Nicky Pellegrino is left uninvolved by Kiwi writer's Booker Prize favourite.
Before it had even been launched, Auckland author Emily Perkins' latest novel, The Forrests (Bloomsbury, $36.99) was tipped to win this year's Booker prize. I don't pretend to know what the gong-givers are looking for but I found this a curiously old-fashioned book in some ways, very strongly reminiscent of Virginia Woolf's To The Lighthouse and, although strikingly well written, sometimes frustrating to read.
It is the story, from childhood to old age, of Dorothy Forrest. Hers is an ordinary life, but one that captures the spirit of the eras she lives through and with aspects that will resonate with most of us.
At the age of seven she moves with her family from New York to suburban Auckland. Her father is a disappointed actor, her mother a would-be hippie and Dorothy's world revolves round her siblings, Michael, Eve and Ruth, as well as Daniel, the neighbourhood boy they adopt unofficially.

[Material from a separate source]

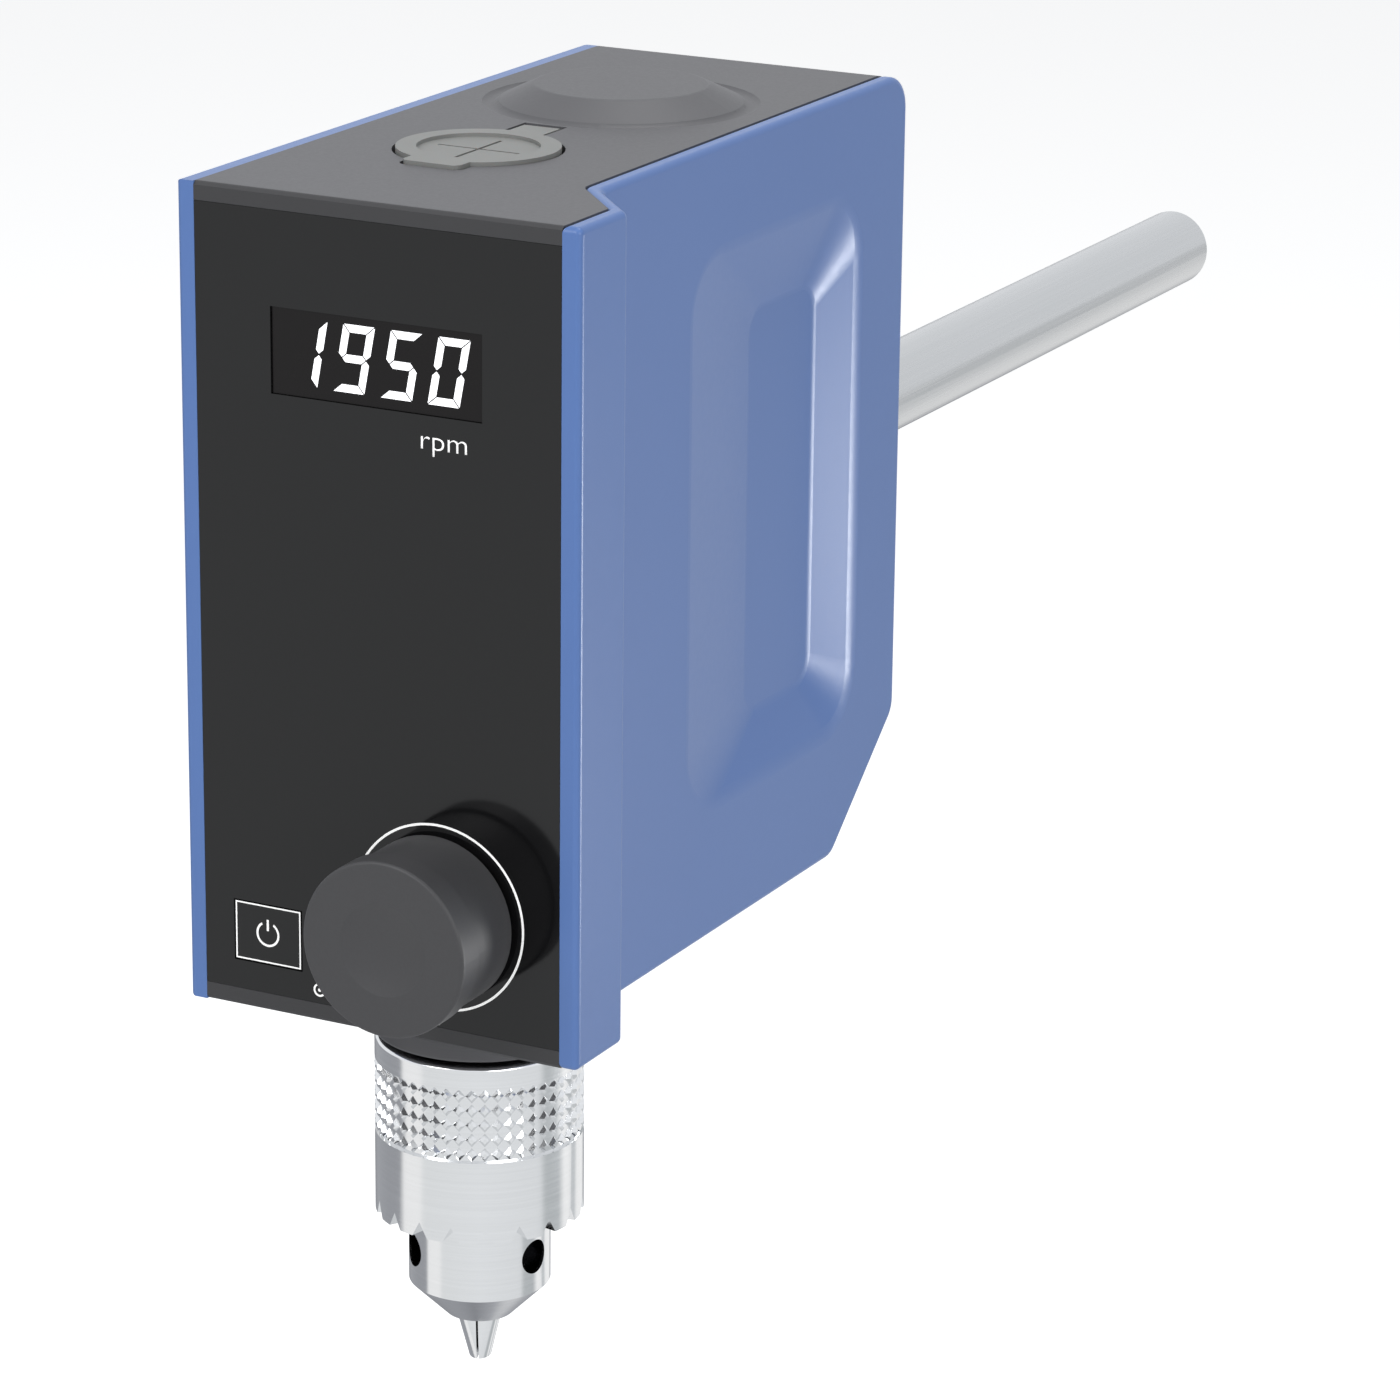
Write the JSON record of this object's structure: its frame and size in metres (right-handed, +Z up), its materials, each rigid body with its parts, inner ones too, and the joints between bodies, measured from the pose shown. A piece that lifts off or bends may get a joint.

The entire sweep of a life and all the people who are important to it is a lot to fit into a novel of fewer than 350 pages. We're moved through Dorothy's teenage years, her disappointments in love, her struggle with marriage and motherhood, her losses and greatest longings, on to middle age and finally to the confusion of her final days. Almost each chapter takes us several years forward from the last so there's a sense of time galloping by - just as in life it tends to. Dorothy is old and looking back on it all before you know it.